Although the interview took place during a single session, we elected to break it into several episodes.
Warning, the content in this and the prior episode can be disturbing as it truthfully depicts the violence  and brutality that Nabs experienced as a child during the civil war in Sierra Leone. Part One takes us from Nab’s early childhood through the time of his initial escape from the rebel soldiers who were hunting him. Part two takes us on his trek through the bush, his time on the streets in Bo, and his ten years in the orphanage.

Emmanuel Nabieu is the
HCW Director of Mission Advancement and Partnership Development - whom we all call Nabs. 

We  asked our dear friend, Rev. Rob Lough, former Pastor at Ebenezer UMC and long time supporter of the work being done at HCW, to guest host this episode.  

This is a story about resilience and transformation. It is both Nabs’ life story and also a beautiful testimony for hope and overcoming trauma. Nabs is using his experience living in an orphanage to bring global awareness and change to child welfare institutions. He is an example that we as humans can overcome difficult circumstances and use them to create something unexpected and positive. According to Nabs, he wrote this book as a way to address and overcome his trauma. He says that digging back into the past is a hard thing to do but was a huge part of his healing process. 

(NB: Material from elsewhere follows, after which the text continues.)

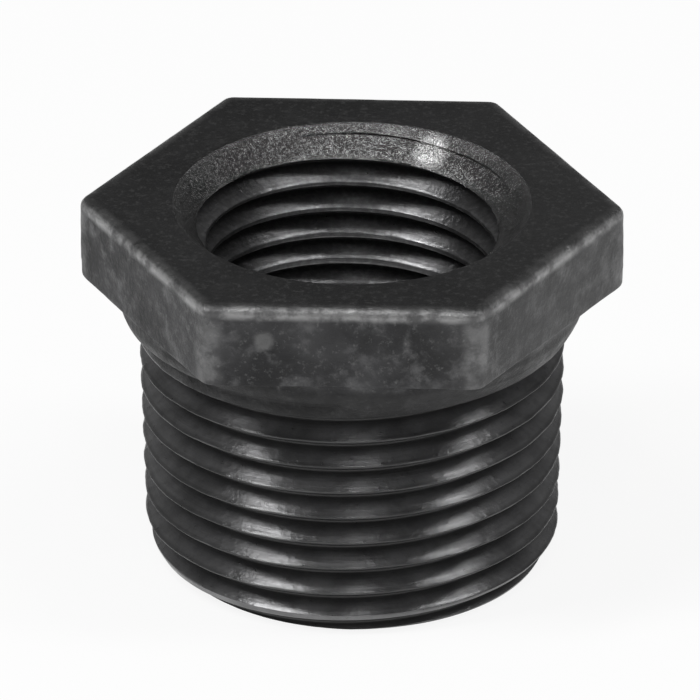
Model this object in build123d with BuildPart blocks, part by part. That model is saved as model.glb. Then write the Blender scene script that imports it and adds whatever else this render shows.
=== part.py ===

Nabs was raised in a rural village in Sierra Leone. His childhood was brutally interrupted by the civil war there when he was about 8 years old. When their village was attacked, Nabs' life was shattered. He initially recalls a bucolic, though impoverished, childhood in rural Africa, where scraping adequate nourishment from their labors was the number one struggle, and he was surrounded by the love of his family and the joys of camaraderie with his boyhood friends. He describes his rural life  as he and his friends begin to explore what it means to follow your dreams, and the wisdom of his elders as they try to imbue his future with hope and resilience.

Then he shares how his early life of hope and innocence transformed almost overnight into a nightmarish existence of fear and uncertainty that overtook his entire family.  After hiding together in the bush and in holes dug for latrines at the family farm,  and nearly escaping, a unexpected ambush separates Nabs from his parents, some of whom are murdered before his eyes. Always trying to find his way back to family, he survives without them for months in the jungle, and then on the urban streets of Bo, as the war began to draw to a close. 

Eventually, he was brought into an orphanage. After living there for 10 years, he was finally reunited with his family. But his story doesn’t stop there. He went to university and after he graduated he returned to the orphanage where he was raised where he later became the Director and used his passion and experiences to lead the transition from institutional care to family based care. He now works for Helping Children Worldwide as the Director for Mission Advancement and Partnership. His work brings this vital message on the importance of family to a global stage.